# [What you should do]
Filter for the word "joints" and keep each matching line.

# [Source material]
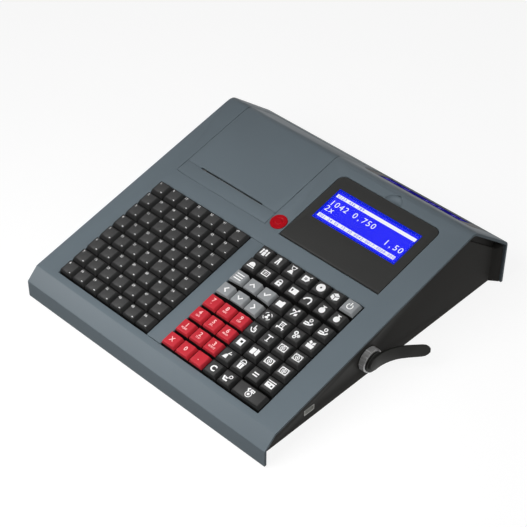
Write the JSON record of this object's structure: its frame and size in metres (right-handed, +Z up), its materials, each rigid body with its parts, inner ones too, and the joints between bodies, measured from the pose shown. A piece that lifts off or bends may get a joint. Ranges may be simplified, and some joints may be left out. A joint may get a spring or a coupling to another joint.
{
  "type": "electronic cash register",
  "caption": "Desk-top cash register with a sloping keyboard, a tilting operator display, a customer display, a ticket printer under a lid and an operator key at the side.",
  "frame": {"origin": "on the floor under the feet, below the middle of the box around the register and its key", "axes": "+X to the right as the operator sees it, +Y to the back, +Z up"},
  "size_m": [0.3666, 0.3628, 0.1037],
  "materials": {
    "cover_grey": "satin moulded plastic, slate grey",
    "base_black": "moulded plastic, warm black",
    "key_black": "keycap plastic, black",
    "key_red": "keycap plastic, red",
    "key_grey": "keycap plastic, grey",
    "button_red": "moulded button, deep red",
    "display_black": "display bezel, black",
    "clear_window": "clear acrylic",
    "lcd_blue": "lit blue display",
    "steel": "brushed",
    "rubber": "matt",
    "circuit_board": "green solder mask",
    "white_plastic": "moulded, natural",
    "paper": "thermal paper"
  },
  "bodies": {
    "casing": {"top_cover": "cover_grey", "base_tub": "base_black", "front_left_foot": "rubber", "front_right_foot": "rubber", "rear_left_foot": "rubber", "rear_right_foot": "rubber", "key_divider": "cover_grey", "key_guide": "white_plastic", "keyboard_board": "circuit_board", "main_board": "circuit_board", "customer_window": "display_black", "customer_display": "lcd_blue", "lid_front_strip": "cover_grey", "tear_bar": "steel", "paper_bin": "white_plastic", "print_head": "circuit_board", "printer_motor": "steel", "lock_ring": "steel", "usb_socket": "steel", "power_inlet": "base_black"},
    "operator_display": {"display_housing": "display_black", "display_window": "clear_window", "lcd_module": "lcd_blue", "display_hinge_pin": "steel"},
    "lid": {"printer_lid": "cover_grey", "lid_hinge_pin": "steel"},
    "platen": {"platen_roller": "rubber", "platen_gear": "white_plastic"},
    "pinion": {"motor_pinion": "steel"},
    "roll": {"paper_roll": "paper"},
    "clerk_key": {"operator_key": "base_black"},
    "button": {"round_button": "button_red"},
    "left_keys_1": {"left_key_column_1": "key_black"},
    "left_keys_2": {"left_key_column_2": "key_black"},
    "left_keys_3": {"left_key_column_3": "key_black"},
    "left_keys_4": {"left_key_column_4": "key_black"},
    "left_keys_5": {"left_key_column_5": "key_black"},
    "left_keys_6": {"left_key_column_6": "key_black"},
    "left_keys_7": {"left_key_column_7": "key_black"},
    "back_functions": {"back_function_keys": "key_black"},
    "functions_4": {"function_key_column_4": "key_black"},
    "functions_5": {"function_key_column_5": "key_black"},
    "functions_6": {"function_key_column_6": "key_black"},
    "functions_7": {"function_key_column_7": "key_black"},
    "total": {"total_key": "key_black"},
    "power": {"power_key": "key_grey"},
    "menu": {"menu_keys": "key_grey"},
    "arrows": {"arrow_keys": "key_grey"},
    "digit_0": {"digit_key_0": "key_red"},
    "digit_1": {"digit_key_1": "key_red"},
    "digit_2": {"digit_key_2": "key_red"},
    "digit_3": {"digit_key_3": "key_red"},
    "digit_4": {"digit_key_4": "key_red"},
    "digit_5": {"digit_key_5": "key_red"},
    "digit_6": {"digit_key_6": "key_red"},
    "digit_7": {"digit_key_7": "key_red"},
    "digit_8": {"digit_key_8": "key_red"},
    "digit_9": {"digit_key_9": "key_red"},
    "multiply": {"multiply_key": "key_red"},
    "point": {"point_key": "key_red"}
  },
  "joints": [
    {"name": "display_tilt", "type": "hinge", "parent": "casing", "child": "operator_display", "pos_m": [0.0616, 0.01345, 0.07348], "axis": [1, 0, 0], "range_deg": [0, 60]},
    {"name": "lid_hinge", "type": "hinge", "parent": "casing", "child": "lid", "pos_m": [-0.09115, 0.16083, 0.06667], "axis": [-1, 0, 0], "range_deg": [0, 92]},
    {"name": "platen_spin", "type": "hinge", "parent": "lid", "child": "platen", "pos_m": [-0.09115, 0.03735, 0.07206], "axis": [1, 0, 0], "continuous": true},
    {"name": "pinion_spin", "type": "hinge", "parent": "casing", "child": "pinion", "pos_m": [-0.13695, 0.04036, 0.05962], "axis": [1, 0, 0], "continuous": true},
    {"name": "roll_spin", "type": "hinge", "parent": "casing", "child": "roll", "pos_m": [-0.09115, 0.08065, 0.0378], "axis": [1, 0, 0], "continuous": true},
    {"name": "key_pull", "type": "slide", "parent": "casing", "child": "clerk_key", "axis": [1, 0, 0], "range_m": [0, 0.03]},
    {"name": "button_press", "type": "slide", "parent": "casing", "child": "button", "axis": [0, 0.2351, -0.972], "range_m": [0, 0.002], "stiffness_N_per_m": 200, "springref_m": -0.001},
    {"name": "left_keys_1_press", "type": "slide", "parent": "casing", "child": "left_keys_1", "axis": [0, 0.2351, -0.972], "range_m": [0, 0.0035], "stiffness_N_per_m": 600, "springref_m": -0.001},
    {"name": "left_keys_2_press", "type": "slide", "parent": "casing", "child": "left_keys_2", "axis": [0, 0.2351, -0.972], "range_m": [0, 0.0035], "stiffness_N_per_m": 600, "springref_m": -0.001},
    {"name": "left_keys_3_press", "type": "slide", "parent": "casing", "child": "left_keys_3", "axis": [0, 0.2351, -0.972], "range_m": [0, 0.0035], "stiffness_N_per_m": 600, "springref_m": -0.001},
    {"name": "left_keys_4_press", "type": "slide", "parent": "casing", "child": "left_keys_4", "axis": [0, 0.2351, -0.972], "range_m": [0, 0.0035], "stiffness_N_per_m": 600, "springref_m": -0.001},
    {"name": "left_keys_5_press", "type": "slide", "parent": "casing", "child": "left_keys_5", "axis": [0, 0.2351, -0.972], "range_m": [0, 0.0035], "stiffness_N_per_m": 600, "springref_m": -0.001},
    {"name": "left_keys_6_press", "type": "slide", "parent": "casing", "child": "left_keys_6", "axis": [0, 0.2351, -0.972], "range_m": [0, 0.0035], "stiffness_N_per_m": 600, "springref_m": -0.001},
    {"name": "left_keys_7_press", "type": "slide", "parent": "casing", "child": "left_keys_7", "axis": [0, 0.2351, -0.972], "range_m": [0, 0.0035], "stiffness_N_per_m": 600, "springref_m": -0.001},
    {"name": "back_functions_press", "type": "slide", "parent": "casing", "child": "back_functions", "axis": [0, 0.2351, -0.972], "range_m": [0, 0.0035], "stiffness_N_per_m": 900, "springref_m": -0.001},
    {"name": "functions_4_press", "type": "slide", "parent": "casing", "child": "functions_4", "axis": [0, 0.2351, -0.972], "range_m": [0, 0.0035], "stiffness_N_per_m": 500, "springref_m": -0.001},
    {"name": "functions_5_press", "type": "slide", "parent": "casing", "child": "functions_5", "axis": [0, 0.2351, -0.972], "range_m": [0, 0.0035], "stiffness_N_per_m": 500, "springref_m": -0.001},
    {"name": "functions_6_press", "type": "slide", "parent": "casing", "child": "functions_6", "axis": [0, 0.2351, -0.972], "range_m": [0, 0.0035], "stiffness_N_per_m": 450, "springref_m": -0.001},
    {"name": "functions_7_press", "type": "slide", "parent": "casing", "child": "functions_7", "axis": [0, 0.2351, -0.972], "range_m": [0, 0.0035], "stiffness_N_per_m": 450, "springref_m": -0.001},
    {"name": "total_press", "type": "slide", "parent": "casing", "child": "total", "axis": [0, 0.2351, -0.972], "range_m": [0, 0.0035], "stiffness_N_per_m": 250, "springref_m": -0.001},
    {"name": "power_press", "type": "slide", "parent": "casing", "child": "power", "axis": [0, 0.2351, -0.972], "range_m": [0, 0.0035], "stiffness_N_per_m": 150, "springref_m": -0.001},
    {"name": "menu_press", "type": "slide", "parent": "casing", "child": "menu", "axis": [0, 0.2351, -0.972], "range_m": [0, 0.0035], "stiffness_N_per_m": 300, "springref_m": -0.001},
    {"name": "arrows_press", "type": "slide", "parent": "casing", "child": "arrows", "axis": [0, 0.2351, -0.972], "range_m": [0, 0.0035], "stiffness_N_per_m": 300, "springref_m": -0.001},
    {"name": "digit_0_press", "type": "slide", "parent": "casing", "child": "digit_0", "axis": [0, 0.2351, -0.972], "range_m": [0, 0.0035], "stiffness_N_per_m": 150, "springref_m": -0.001},
    {"name": "digit_1_press", "type": "slide", "parent": "casing", "child": "digit_1", "axis": [0, 0.2351, -0.972], "range_m": [0, 0.0035], "stiffness_N_per_m": 150, "springref_m": -0.001},
    {"name": "digit_2_press", "type": "slide", "parent": "casing", "child": "digit_2", "axis": [0, 0.2351, -0.972], "range_m": [0, 0.0035], "stiffness_N_per_m": 150, "springref_m": -0.001},
    {"name": "digit_3_press", "type": "slide", "parent": "casing", "child": "digit_3", "axis": [0, 0.2351, -0.972], "range_m": [0, 0.0035], "stiffness_N_per_m": 150, "springref_m": -0.001},
    {"name": "digit_4_press", "type": "slide", "parent": "casing", "child": "digit_4", "axis": [0, 0.2351, -0.972], "range_m": [0, 0.0035], "stiffness_N_per_m": 150, "springref_m": -0.001},
    {"name": "digit_5_press", "type": "slide", "parent": "casing", "child": "digit_5", "axis": [0, 0.2351, -0.972], "range_m": [0, 0.0035], "stiffness_N_per_m": 150, "springref_m": -0.001},
    {"name": "digit_6_press", "type": "slide", "parent": "casing", "child": "digit_6", "axis": [0, 0.2351, -0.972], "range_m": [0, 0.0035], "stiffness_N_per_m": 150, "springref_m": -0.001},
    {"name": "digit_7_press", "type": "slide", "parent": "casing", "child": "digit_7", "axis": [0, 0.2351, -0.972], "range_m": [0, 0.0035], "stiffness_N_per_m": 150, "springref_m": -0.001},
    {"name": "digit_8_press", "type": "slide", "parent": "casing", "child": "digit_8", "axis": [0, 0.2351, -0.972], "range_m": [0, 0.0035], "stiffness_N_per_m": 150, "springref_m": -0.001},
    {"name": "digit_9_press", "type": "slide", "parent": "casing", "child": "digit_9", "axis": [0, 0.2351, -0.972], "range_m": [0, 0.0035], "stiffness_N_per_m": 150, "springref_m": -0.001},
    {"name": "multiply_press", "type": "slide", "parent": "casing", "child": "multiply", "axis": [0, 0.2351, -0.972], "range_m": [0, 0.0035], "stiffness_N_per_m": 150, "springref_m": -0.001},
    {"name": "point_press", "type": "slide", "parent": "casing", "child": "point", "axis": [0, 0.2351, -0.972], "range_m": [0, 0.0035], "stiffness_N_per_m": 150, "springref_m": -0.001}
  ],
  "couplings": [
    {"joint": "pinion_spin", "follows": "platen_spin", "ratio": -2}
  ]
}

# [Problem solution]
Write the JSON record of this object's structure: its frame and size in metres (right-handed, +Z up), its materials, each rigid body with its parts, inner ones too, and the joints between bodies, measured from the pose shown. A piece that lifts off or bends may get a joint. Ranges may be simplified, and some joints may be left out. A joint may get a spring or a coupling to another joint.
  "joints": [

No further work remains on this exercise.